** BEGIN Recorded data **

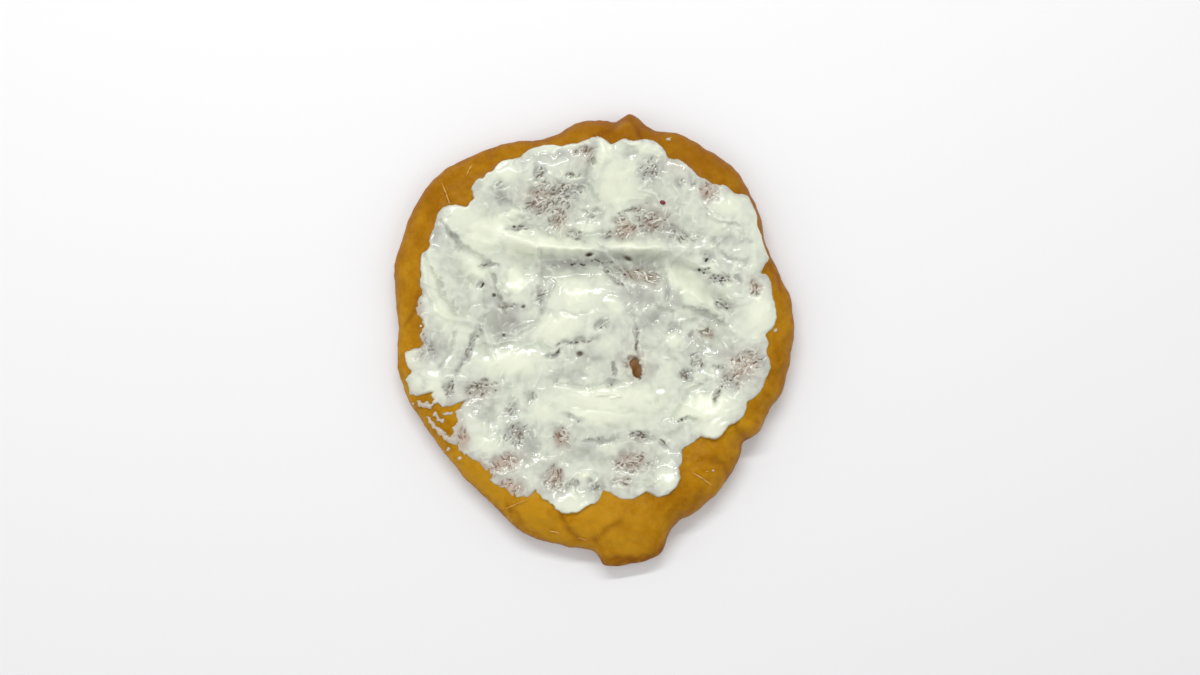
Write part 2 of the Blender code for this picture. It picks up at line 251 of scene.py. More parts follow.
# The cream's edge is a row of round lobes: angle, reach and lobe radius, in degrees and millimetres.
CREAM_BODY_RADIUS = 72.0
CREAM_LOBES = (
    (-2, 88, 10),
    (10, 93.5, 13),
    (18, 94, 9),
    (29, 102, 11),
    (40, 108.5, 12),
    (48, 103, 9),
    (54, 99.5, 12),
    (63, 101, 14),
    (74, 106, 11),
    (81, 103, 9),
    (90, 103, 12),
    (98, 101, 10),
    (106, 104, 14),
    (117, 103, 12),
    (125, 101.5, 9),
    (132, 95, 8),
    (140, 102.5, 10),
    (146, 99.5, 8),
    (154, 98, 11),
    (160, 95, 7),
    (168, 92.5, 10),
    (178, 89.5, 12),
    (186.3, 97.5, 6),
    (193.8, 100.5, 6.4),
    (200, 87, 7),
    (210, 80.5, 6),
    (216, 87.5, 7),
    (221, 89, 8),
    (228.5, 86, 8),
    (236, 89, 11),
    (242.5, 89, 8.5),
    (250, 82, 8),
    (255, 86, 6),
    (261, 89, 11),
    (268, 83.5, 7),
    (277, 78, 9),
    (281.5, 83, 7),
    (285, 83, 10),
    (296, 86.5, 10),
    (302.5, 77.5, 7),
    (326, 81, 10),
    (333.5, 84.5, 9),
    (345, 88.5, 10),
    (351, 90.5, 9),
)
LOBE_SOFTNESS = 1.2
CREAM_OVERHANG_LIMIT = 0.985
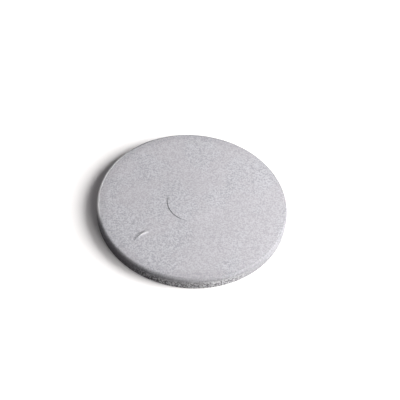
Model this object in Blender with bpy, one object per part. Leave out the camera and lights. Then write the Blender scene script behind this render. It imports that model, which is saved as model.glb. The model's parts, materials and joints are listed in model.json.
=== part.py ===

** END Recorded data **

#### Problem statement
Repeat each entry word for word.

#### Final result
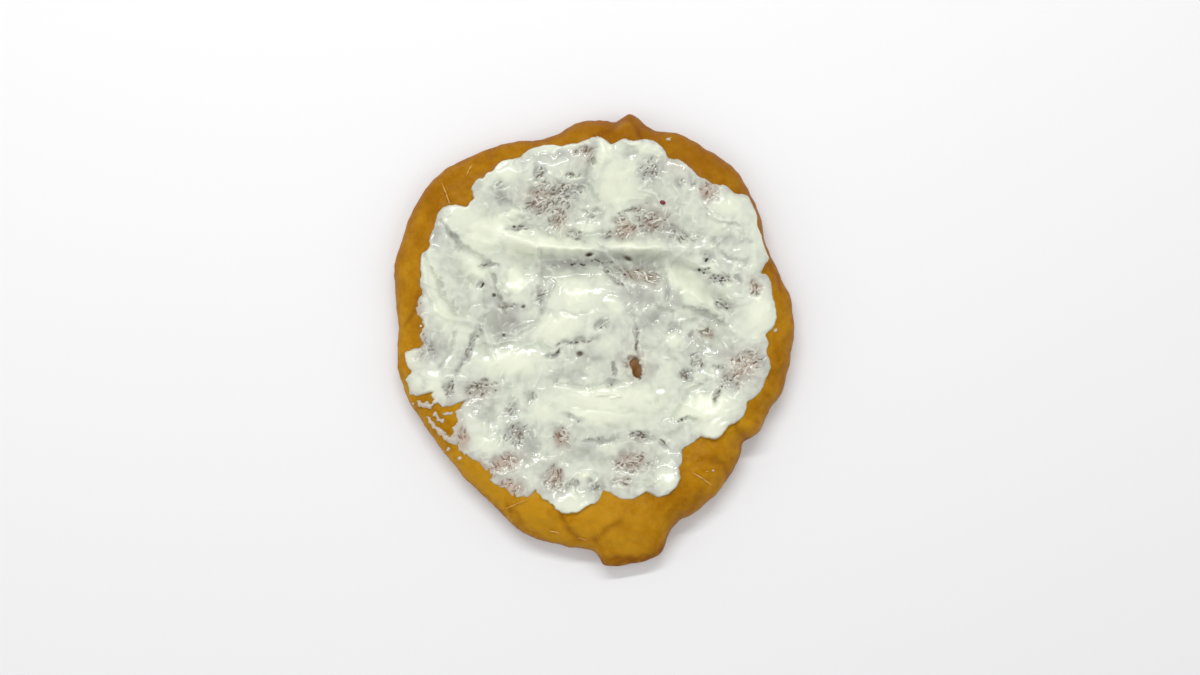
Write part 2 of the Blender code for this picture. It picks up at line 251 of scene.py. More parts follow.
# The cream's edge is a row of round lobes: angle, reach and lobe radius, in degrees and millimetres.
CREAM_BODY_RADIUS = 72.0
CREAM_LOBES = (
    (-2, 88, 10),
    (10, 93.5, 13),
    (18, 94, 9),
    (29, 102, 11),
    (40, 108.5, 12),
    (48, 103, 9),
    (54, 99.5, 12),
    (63, 101, 14),
    (74, 106, 11),
    (81, 103, 9),
    (90, 103, 12),
    (98, 101, 10),
    (106, 104, 14),
    (117, 103, 12),
    (125, 101.5, 9),
    (132, 95, 8),
    (140, 102.5, 10),
    (146, 99.5, 8),
    (154, 98, 11),
    (160, 95, 7),
    (168, 92.5, 10),
    (178, 89.5, 12),
    (186.3, 97.5, 6),
    (193.8, 100.5, 6.4),
    (200, 87, 7),
    (210, 80.5, 6),
    (216, 87.5, 7),
    (221, 89, 8),
    (228.5, 86, 8),
    (236, 89, 11),
    (242.5, 89, 8.5),
    (250, 82, 8),
    (255, 86, 6),
    (261, 89, 11),
    (268, 83.5, 7),
    (277, 78, 9),
    (281.5, 83, 7),
    (285, 83, 10),
    (296, 86.5, 10),
    (302.5, 77.5, 7),
    (326, 81, 10),
    (333.5, 84.5, 9),
    (345, 88.5, 10),
    (351, 90.5, 9),
)
LOBE_SOFTNESS = 1.2
CREAM_OVERHANG_LIMIT = 0.985
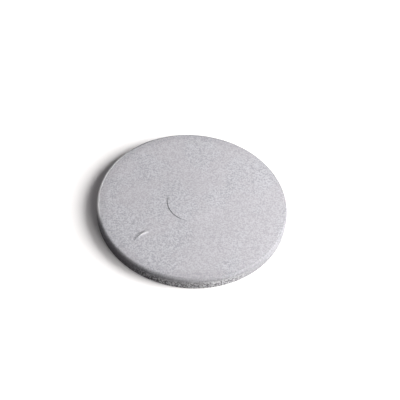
Model this object in Blender with bpy, one object per part. Leave out the camera and lights. Then write the Blender scene script behind this render. It imports that model, which is saved as model.glb. The model's parts, materials and joints are listed in model.json.
=== part.py ===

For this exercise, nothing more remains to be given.